(Short task):
Can all of these lines be returned exactly?

(Source data):
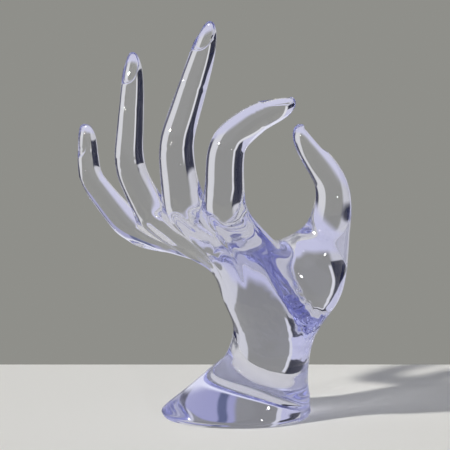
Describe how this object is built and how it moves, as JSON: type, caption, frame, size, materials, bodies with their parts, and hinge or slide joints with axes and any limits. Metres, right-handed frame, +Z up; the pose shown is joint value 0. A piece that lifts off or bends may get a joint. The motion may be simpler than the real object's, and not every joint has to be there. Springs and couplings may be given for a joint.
{
  "type": "hand jewelry stand",
  "caption": "Clear lavender stand shaped as a raised left hand on a flared oval foot, its fingers apart to hold rings, bracelets and necklaces.",
  "frame": {"origin": "centre of the flat underside of the foot", "axes": "+Z up, +X the way the palm faces and along the long side of the foot, -Y the side of the thumb"},
  "size_m": [0.1137, 0.0544, 0.1628],
  "materials": {
    "lavender_resin": "polished, clear, tinted lavender"
  },
  "bodies": {
    "root": {"cast_hand": "lavender_resin"}
  },
  "joints": []
}
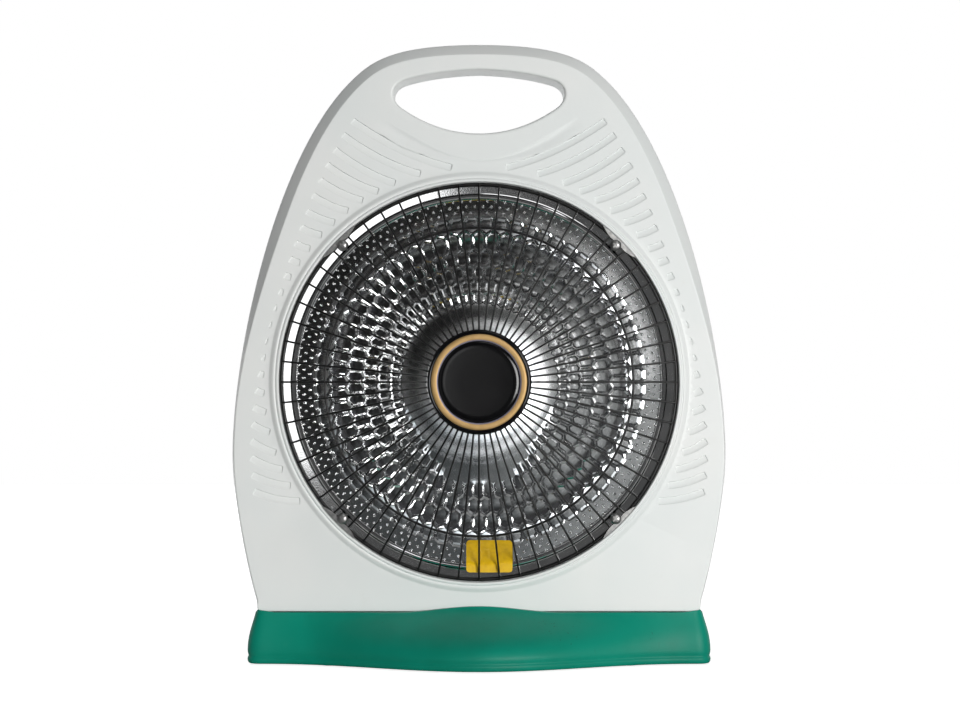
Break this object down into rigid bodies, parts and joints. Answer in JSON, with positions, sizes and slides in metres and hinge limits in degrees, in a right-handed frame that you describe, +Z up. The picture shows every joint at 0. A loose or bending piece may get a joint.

(The result):
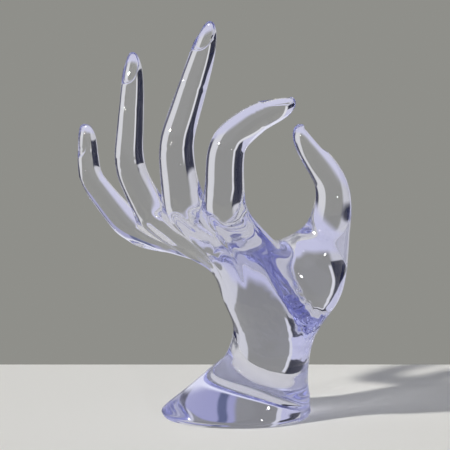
Describe how this object is built and how it moves, as JSON: type, caption, frame, size, materials, bodies with their parts, and hinge or slide joints with axes and any limits. Metres, right-handed frame, +Z up; the pose shown is joint value 0. A piece that lifts off or bends may get a joint. The motion may be simpler than the real object's, and not every joint has to be there. Springs and couplings may be given for a joint.
{
  "type": "hand jewelry stand",
  "caption": "Clear lavender stand shaped as a raised left hand on a flared oval foot, its fingers apart to hold rings, bracelets and necklaces.",
  "frame": {"origin": "centre of the flat underside of the foot", "axes": "+Z up, +X the way the palm faces and along the long side of the foot, -Y the side of the thumb"},
  "size_m": [0.1137, 0.0544, 0.1628],
  "materials": {
    "lavender_resin": "polished, clear, tinted lavender"
  },
  "bodies": {
    "root": {"cast_hand": "lavender_resin"}
  },
  "joints": []
}
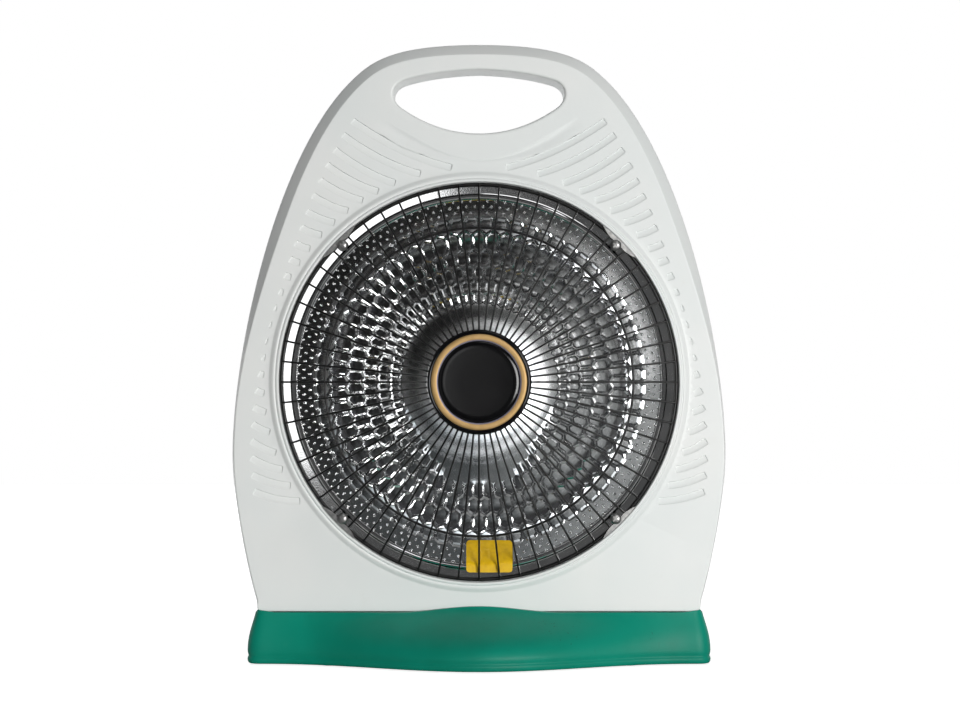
Break this object down into rigid bodies, parts and joints. Answer in JSON, with positions, sizes and slides in metres and hinge limits in degrees, in a right-handed frame that you describe, +Z up. The picture shows every joint at 0. A loose or bending piece may get a joint.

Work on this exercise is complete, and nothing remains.